Donald Guest joked that he emerged with “no damaged equipment and no damaged people” after his first day of the season training to drive a street sweeper to clean winter’s gunk from the side of the curb.
Guest joined 28-year Department of Public Works veteran Jeff Powers in one of a train of three Elgin Pelican street sweepers as they powered slowly along one side of the roads in Wooster Square and Fair Haven neighborhoods . City officials posted notices along the streets earlier this week warning people to move their cars from the route, and sent out an electronic notice.
This past Friday was the first day of citywide street sweeping season, which runs through October. The full schedule is here.
A morning downpour made the job a little easier on Guest and the other drivers, tamping down the dust cloud that would otherwise envelop them in the open cab of the machine, said Lynwood Dorsey, city superintendent of streets.

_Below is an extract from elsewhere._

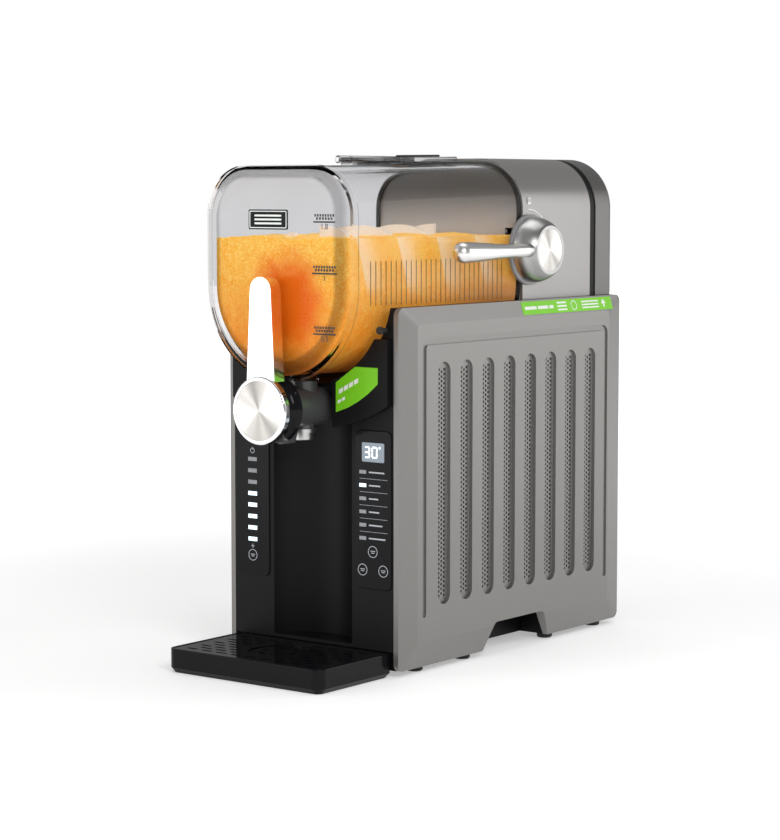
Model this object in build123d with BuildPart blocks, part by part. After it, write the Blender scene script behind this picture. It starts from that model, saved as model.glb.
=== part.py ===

When it doesn’t rain, they send out a water truck to do the job, he said.
“This came out real nice,” Dorsey remarked, driving down a spotless stretch of Grand Avenue between James and East Streets. The debris at the side of the curb includes leaf debris and sand that the city put down during the winter snows, he said.
Guest has been in the department for six years; he first got the opportunity to train to use the sweeping equipment last week. Last year, he tried to get trained, but it was too late in the season.
“I like to learn how to do everything in the department,” Guest said.
The first step: simultaneously avoiding hitting the curb below and tree branches ominously projecting out above.
“Accidents are going to happen,” said veteran street sweeper Powers, who admitted he has had a few. Once he drove into a branch that smashed the glass “bubble” at the side of the machine protecting passengers from the elements. He thought the tree appendage might have “more give,” but it did not. Powers reported the damage, and the “bubble” was replaced.
Sweeping the route through Wooster Square and Fair Haven varies in difficulty, he said. Wooster Square is not too hard to sweep, but car owners often have trouble moving their cars because fewer people have driveways.
But Fair Haven has more debris to sweep than neighborhoods like Westville and East Shore, where more neighbors rake leaves during the fall, he said.
Guest was learning in an older vehicle, in use in the department for about 12 years. “You got to drive the Toyota before the Cadillac,” he said, with a laugh.
Only one of the three vehicles sweeping Friday was new, about three years old, Dorsey said. The cabs are sealed in the newer machine, making the driver less susceptible to breathing in materials flying up from the road.
Transit officials and tow truck operators were simultaneously towing and tagging cars parked in violation of the parking ban Friday. Just before noon, a few tow trucks stalled just off East and State Streets, as they waited for the sweepers to catch up. If they move too far ahead of the sweepers, “cars might re-park” in the empty spaces before they’re cleaned, said Mike Granucci, a parking enforcement officer with the city transit department.
About 36 cars had been towed in Fair Haven between 8:15 a.m. and 12 p.m., Granucci said. That’s low for the first sweep day of the season, he said, though Fair Haven tends to have fewer cars on the street than a neighborhood like East Rock.
He attributed that to the difference in “the way people use cars.” More Yale affiliates live in East Rock, and they tend to leave their cars on the street during the day. Fair Haven neighbors are more likely to use their cars during the day.
Sweepers and transit officials will repeat the route April 7.